◆ Set problem: The required output is a word-for-word copy of the lines from the line bearing "counted along it" through the line bearing "obj.data.transform(obj.matrix_world)", inclusive, and no other lines.

◆ Source excerpt:
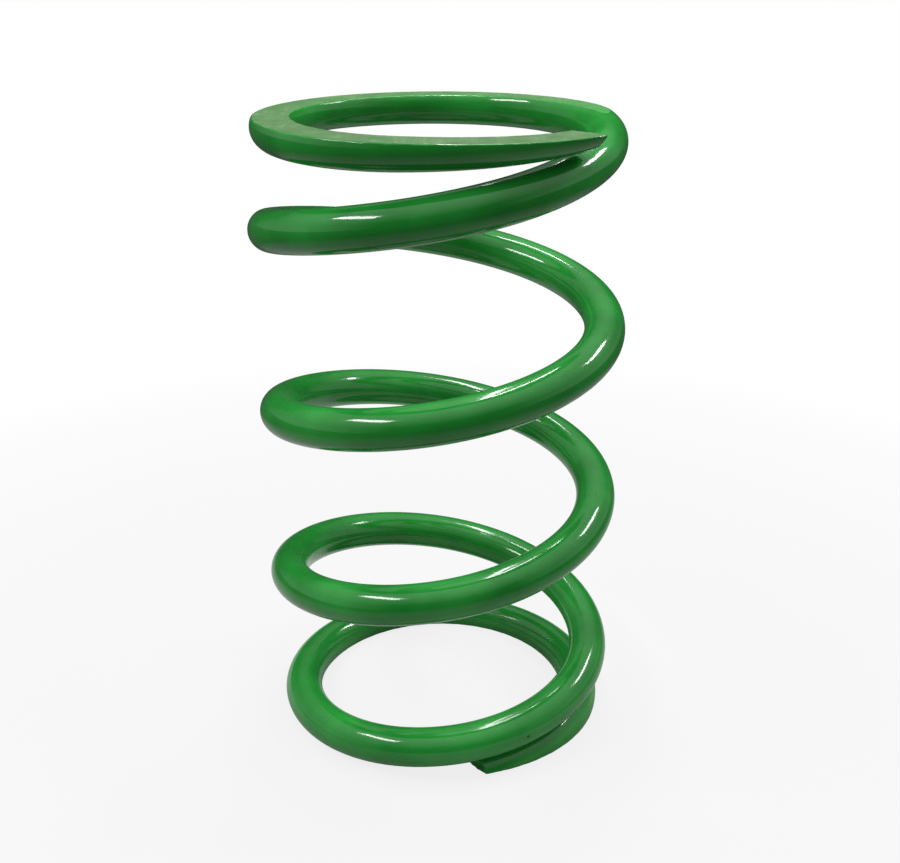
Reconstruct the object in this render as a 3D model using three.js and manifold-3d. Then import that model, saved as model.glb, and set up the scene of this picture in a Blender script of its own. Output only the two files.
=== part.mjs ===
// A right-hand compression coil spring with closed and ground ends, in millimetres, +Z up.
// The origin is on the spring's axis, in the plane of the lower ground face.
//
// The real spring is one round wire. It is divided here by upright radial planes into the two
// end coils, which never open or close, and the short arcs of the active coils between them.
// Each arc is carried down by its own share of the spring's travel, so the coils close evenly.

import * as THREE from 'three';
import { mergeVertices } from 'three/addons/utils/BufferGeometryUtils.js';
import Module from 'manifold-3d';

// Driving dimensions
const OUTER_DIAMETER = 139.7;
const FREE_HEIGHT = 241.3;
const WIRE_DIAMETER = 15.24;

// Places along the wire are angles round the axis, in degrees, counted upwards from +X.
const LOWER_TIP = -74;
const UPPER_TIP = 1758;
const ACTIVE_START = 300;
const ACTIVE_END = 1380;
const ARC_ANGLE = 30;

// A blend starts at a distance from the tip and runs for a length, both in degrees.
// The closed ends rise by this much in a turn, and each opens out over a blend.
const CLOSED_PITCH = 3;
const LOWER_OPENING = { start: 175, length: 290 };
const UPPER_OPENING = { start: 245, length: 135 };

// Close to each tip the wire is steeper, and dips out of the ground plane until grinding
// leaves only this thickness of it.
const TIP_EXTRA_PITCH = 35;
const TIP_LEVELLING = { start: 0, length: 95 };
const TIP_THICKNESS = 5.2;

// The closed ends are wound tighter. The lower tip is bent further in, the upper one out.
const END_DRAW_IN = 3;
const END_WIDENING = { start: 330, length: 100 };
const LOWER_TIP_BEND = -3;
const UPPER_TIP_BEND = 6;
const TIP_STRAIGHTENING = { start: 0, length: 60 };

// The lower tip is cut off aslant, so that its inner side reaches this much further.
const LOWER_CUT_REACH = 7;

// Clearance between two neighbouring arcs, measured along the wire
const CUT_GAP = 0.3;

// Facets
const WIRE_SIDES = 12;
const STEP_ANGLE = 10;

const FULL_TURN = 360;
const WIRE_RADIUS = WIRE_DIAMETER / 2;
const COIL_RADIUS = (OUTER_DIAMETER - WIRE_DIAMETER) / 2;
const TIP_CENTRE_DEPTH = WIRE_RADIUS - TIP_THICKNESS;
const TOTAL_ANGLE = UPPER_TIP - LOWER_TIP;
const CUT_GAP_ANGLE = THREE.MathUtils.radToDeg(CUT_GAP / COIL_RADIUS);

const POWDER_COAT = new THREE.MeshStandardMaterial({
  name: 'powder_coat',
  color: 0x1f8a2f,
  roughness: 0.22,
  metalness: 0,
});

// How far a blend has gone at this distance from its tip: from 0 at its start to 1 at its end
function blend(fromTip, { start, length }) {
  return THREE.MathUtils.smoothstep(fromTip, start, start + length);
}

// The integral of blend() from the tip to this distance
function blendArea(fromTip, { start, length }) {
  const past = Math.max(fromTip - start, 0);
  const share = Math.min(past / length, 1);
  return length * (share ** 3 - share ** 4 / 2) + Math.max(past - length, 0);
}

const fromLowerTip = (angle) => angle - LOWER_TIP;
const fromUpperTip = (angle) => UPPER_TIP - angle;

// The sum of one blend from each tip. No two blends overlap, so that one of them is always 1.
function bothBlends(angle, lower, upper) {
  return blend(fromLowerTip(angle), lower) + blend(fromUpperTip(angle), upper);
}

// The integral of bothBlends() from the lower tip to this angle
function bothBlendAreas(angle, lower, upper) {
  const upperArea = blendArea(TOTAL_ANGLE, upper) - blendArea(fromUpperTip(angle), upper);
  return blendArea(fromLowerTip(angle), lower) + upperArea;
}

// How open the coils are, from 0 at the closed ends to 1, and the turns of open coil below
const openness = (angle) => bothBlends(angle, LOWER_OPENING, UPPER_OPENING) - 1;

function openTurnsBelow(angle) {
  const area = bothBlendAreas(angle, LOWER_OPENING, UPPER_OPENING);
  return (area - fromLowerTip(angle)) / FULL_TURN;
}

// How much of the tips' steepness there is, from 1 at each tip to 0, and the turns of it below
const tipSteepness = (angle) => 2 - bothBlends(angle, TIP_LEVELLING, TIP_LEVELLING);

function steepTurnsBelow(angle) {
  const area = bothBlendAreas(angle, TIP_LEVELLING, TIP_LEVELLING);
  return (2 * fromLowerTip(angle) - area) / FULL_TURN;
}

// The wire's centre without the open coils' extra rise, from the lower tip
function closedRise(angle) {
  const turns = fromLowerTip(angle) / FULL_TURN;
  return CLOSED_PITCH * turns + TIP_EXTRA_PITCH * steepTurnsBelow(angle);
}

// The open coils rise faster than the closed ones by whatever makes up the free height.
const EXTRA_PITCH =
  (FREE_HEIGHT + 2 * TIP_CENTRE_DEPTH - closedRise(UPPER_TIP)) / openTurnsBelow(UPPER_TIP);

function centreHeight(angle) {
  return closedRise(angle) + EXTRA_PITCH * openTurnsBelow(angle) - TIP_CENTRE_DEPTH;
}

function coilRadius(angle) {
  const drawnIn = END_DRAW_IN * (2 - bothBlends(angle, END_WIDENING, END_WIDENING));
  const lowerBend = LOWER_TIP_BEND * (1 - blend(fromLowerTip(angle), TIP_STRAIGHTENING));
  const upperBend = UPPER_TIP_BEND * (1 - blend(fromUpperTip(angle), TIP_STRAIGHTENING));
  return COIL_RADIUS - drawnIn + lowerBend + upperBend;
}

// Half the height of the wire's section in an upright radial plane, which cuts it aslant
function sectionHalfHeight(angle) {
  const steepness = EXTRA_PITCH * openness(angle) + TIP_EXTRA_PITCH * tipSteepness(angle);
  const slope = (CLOSED_PITCH + steepness) / (2 * Math.PI * coilRadius(angle));
  return WIRE_RADIUS / Math.cos(Math.atan(slope));
}

// A cylinder along Y, wound round the axis from one angle to the other. Its sections stay
// in upright radial planes, so that two neighbouring arcs slide past each other along Z.
// Only the first section can be slanted, by letting its inner side reach further back.
function wireBetween(startAngle, endAngle, innerReach = 0) {
  const steps = Math.ceil((endAngle - startAngle) / STEP_ANGLE);
  const geometry = new THREE.CylinderGeometry(1, 1, 1, WIRE_SIDES, steps);
  const position = geometry.getAttribute('position');
  for (let i = 0; i < position.count; i += 1) {
    const across = position.getX(i);
    const along = position.getY(i) + 0.5;
    const reach = along === 0 ? (innerReach * (1 - across)) / 2 : 0;
    const angle = THREE.MathUtils.lerp(startAngle, endAngle, along) - reach;
    const turn = THREE.MathUtils.degToRad(angle);
    const radius = coilRadius(angle) + WIRE_RADIUS * across;
    const height = centreHeight(angle) + sectionHalfHeight(angle) * position.getZ(i);
    position.setXYZ(i, radius * Math.cos(turn), radius * Math.sin(turn), height);
  }
  geometry.deleteAttribute('normal');
  geometry.deleteAttribute('uv');
  return mergeVertices(geometry);
}

const wasm = await Module();
wasm.setup();

function toSolid(geometry) {
  return new wasm.Manifold(
    new wasm.Mesh({
      numProp: 3,
      vertProperties: new Float32Array(geometry.getAttribute('position').array),
      triVerts: new Uint32Array(geometry.index.array),
    }),
  );
}

function toGeometry(solid) {
  const mesh = solid.getMesh();
  const geometry = new THREE.BufferGeometry();
  geometry.setAttribute('position', new THREE.BufferAttribute(mesh.vertProperties, 3));
  geometry.setIndex(new THREE.BufferAttribute(mesh.triVerts, 1));
  return geometry;
}

// The slab between the two ground faces
function betweenGroundFaces() {
  const slab = new THREE.BoxGeometry(2 * OUTER_DIAMETER, 2 * OUTER_DIAMETER, FREE_HEIGHT);
  slab.translate(0, 0, FREE_HEIGHT / 2);
  slab.deleteAttribute('normal');
  slab.deleteAttribute('uv');
  return toSolid(mergeVertices(slab));
}

function wireMesh(name, geometry) {
  const mesh = new THREE.Mesh(geometry, POWDER_COAT);
  mesh.name = name;
  return mesh;
}

function endCoil(name, startAngle, endAngle, innerReach) {
  const wire = toSolid(wireBetween(startAngle, endAngle, innerReach));
  return wireMesh(name, toGeometry(wire.intersect(betweenGroundFaces())));
}

// The arcs of the active coils, named by the coil that they belong to and counted along it
function activeArcs() {
  const arcs = new THREE.Group();
  const arcsPerCoil = FULL_TURN / ARC_ANGLE;
  const count = (ACTIVE_END - ACTIVE_START) / ARC_ANGLE;
  for (let i = 0; i < count; i += 1) {
    const coil = Math.floor(i / arcsPerCoil) + 1;
    const place = String((i % arcsPerCoil) + 1).padStart(2, '0');
    const start = ACTIVE_START + i * ARC_ANGLE;
    const geometry = wireBetween(
      start + CUT_GAP_ANGLE / 2,
      start + ARC_ANGLE - CUT_GAP_ANGLE / 2,
    );
    arcs.add(wireMesh(`active_coil_${coil}_arc_${place}`, geometry));
  }
  return arcs;
}

const spring = new THREE.Group();
spring.name = 'coil_spring';
spring.add(
  endCoil('lower_end_coil', LOWER_TIP, ACTIVE_START - CUT_GAP_ANGLE / 2, LOWER_CUT_REACH),
  activeArcs(),
  endCoil('upper_end_coil', ACTIVE_END + CUT_GAP_ANGLE / 2, UPPER_TIP),
);

export default spring;
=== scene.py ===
"""The looks of a coil spring: one round wire with closed and ground ends, in gloss green powder
coat, on a pale floor.

Lengths are in metres. Angles round the spring's axis are in degrees, and angles round the wire's
own section are in radians.
"""

import math

import bpy
import numpy as np
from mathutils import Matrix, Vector


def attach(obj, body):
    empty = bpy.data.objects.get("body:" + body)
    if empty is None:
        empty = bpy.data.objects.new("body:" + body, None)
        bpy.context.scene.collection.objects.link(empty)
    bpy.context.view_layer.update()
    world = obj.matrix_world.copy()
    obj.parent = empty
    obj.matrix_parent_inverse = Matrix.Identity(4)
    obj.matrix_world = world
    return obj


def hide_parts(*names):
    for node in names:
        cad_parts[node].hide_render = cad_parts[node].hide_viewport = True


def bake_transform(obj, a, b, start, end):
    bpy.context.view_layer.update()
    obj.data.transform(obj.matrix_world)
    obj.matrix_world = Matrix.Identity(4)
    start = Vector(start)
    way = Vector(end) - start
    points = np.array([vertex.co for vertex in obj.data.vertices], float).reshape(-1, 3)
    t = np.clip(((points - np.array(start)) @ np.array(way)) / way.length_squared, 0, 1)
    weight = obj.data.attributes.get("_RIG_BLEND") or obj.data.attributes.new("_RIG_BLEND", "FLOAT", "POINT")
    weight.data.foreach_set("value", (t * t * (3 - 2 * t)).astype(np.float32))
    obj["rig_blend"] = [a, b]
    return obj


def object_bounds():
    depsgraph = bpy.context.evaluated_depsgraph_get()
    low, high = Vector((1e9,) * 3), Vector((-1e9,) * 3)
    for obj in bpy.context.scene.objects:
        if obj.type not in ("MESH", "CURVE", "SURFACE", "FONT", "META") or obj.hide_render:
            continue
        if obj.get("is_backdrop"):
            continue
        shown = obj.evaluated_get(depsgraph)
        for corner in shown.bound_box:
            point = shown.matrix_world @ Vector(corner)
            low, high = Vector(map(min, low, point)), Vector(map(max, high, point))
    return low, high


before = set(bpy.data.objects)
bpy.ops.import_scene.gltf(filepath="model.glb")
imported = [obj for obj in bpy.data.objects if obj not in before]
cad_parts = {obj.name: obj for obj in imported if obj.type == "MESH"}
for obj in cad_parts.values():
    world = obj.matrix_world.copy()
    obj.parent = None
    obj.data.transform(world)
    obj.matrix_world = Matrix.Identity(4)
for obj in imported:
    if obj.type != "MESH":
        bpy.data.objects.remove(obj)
CAD_LOW, CAD_HIGH = (list(corner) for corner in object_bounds())

# The spring, as the CAD model has it. A place along the wire is an angle round the axis. A blend
# starts at a distance from its tip and runs for a length, both of them such angles.
OUTER_DIAMETER = CAD_HIGH[0] - CAD_LOW[0]
FREE_HEIGHT = CAD_HIGH[2] - CAD_LOW[2]
WIRE_DIAMETER = 0.01524
LOWER_TIP, UPPER_TIP = -74.0, 1758.0
ACTIVE_START, ACTIVE_END = 300.0, 1380.0
ARC_ANGLE = 30.0
CLOSED_PITCH = 0.003
LOWER_OPENING, UPPER_OPENING = (175.0, 290.0), (245.0, 135.0)
TIP_EXTRA_PITCH = 0.035
TIP_LEVELLING = (0.0, 95.0)
TIP_THICKNESS = 0.0052
END_DRAW_IN = 0.003
END_WIDENING = (330.0, 100.0)
LOWER_TIP_BEND, UPPER_TIP_BEND = -0.003, 0.006
TIP_STRAIGHTENING = (0.0, 60.0)
LOWER_CUT_REACH = 7.0

FULL_TURN = 360.0
WIRE_RADIUS = WIRE_DIAMETER / 2
COIL_RADIUS = (OUTER_DIAMETER - WIRE_DIAMETER) / 2
TIP_CENTRE_DEPTH = WIRE_RADIUS - TIP_THICKNESS
TOTAL_ANGLE = UPPER_TIP - LOWER_TIP

LOWER_BODY, UPPER_BODY = "lower_end_coil", "upper_end_coil"

# How finely the wire is drawn: sides of the round, the flat and the rounding between them,
# degrees from ring to ring, and rings in the rounding of a tip
ROUND_SIDES = 56
ARC_STEP = 2.5
END_STEP = 0.75
FLAT_SIDES = 8
EDGE_SIDES = 3
TIP_RINGS = 5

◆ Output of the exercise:
// The arcs of the active coils, named by the coil that they belong to and counted along it
function activeArcs() {
  const arcs = new THREE.Group();
  const arcsPerCoil = FULL_TURN / ARC_ANGLE;
  const count = (ACTIVE_END - ACTIVE_START) / ARC_ANGLE;
  for (let i = 0; i < count; i += 1) {
    const coil = Math.floor(i / arcsPerCoil) + 1;
    const place = String((i % arcsPerCoil) + 1).padStart(2, '0');
    const start = ACTIVE_START + i * ARC_ANGLE;
    const geometry = wireBetween(
      start + CUT_GAP_ANGLE / 2,
      start + ARC_ANGLE - CUT_GAP_ANGLE / 2,
    );
    arcs.add(wireMesh(`active_coil_${coil}_arc_${place}`, geometry));
  }
  return arcs;
}

const spring = new THREE.Group();
spring.name = 'coil_spring';
spring.add(
  endCoil('lower_end_coil', LOWER_TIP, ACTIVE_START - CUT_GAP_ANGLE / 2, LOWER_CUT_REACH),
  activeArcs(),
  endCoil('upper_end_coil', ACTIVE_END + CUT_GAP_ANGLE / 2, UPPER_TIP),
);

export default spring;
=== scene.py ===
"""The looks of a coil spring: one round wire with closed and ground ends, in gloss green powder
coat, on a pale floor.

Lengths are in metres. Angles round the spring's axis are in degrees, and angles round the wire's
own section are in radians.
"""

import math

import bpy
import numpy as np
from mathutils import Matrix, Vector


def attach(obj, body):
    empty = bpy.data.objects.get("body:" + body)
    if empty is None:
        empty = bpy.data.objects.new("body:" + body, None)
        bpy.context.scene.collection.objects.link(empty)
    bpy.context.view_layer.update()
    world = obj.matrix_world.copy()
    obj.parent = empty
    obj.matrix_parent_inverse = Matrix.Identity(4)
    obj.matrix_world = world
    return obj


def hide_parts(*names):
    for node in names:
        cad_parts[node].hide_render = cad_parts[node].hide_viewport = True


def bake_transform(obj, a, b, start, end):
    bpy.context.view_layer.update()
    obj.data.transform(obj.matrix_world)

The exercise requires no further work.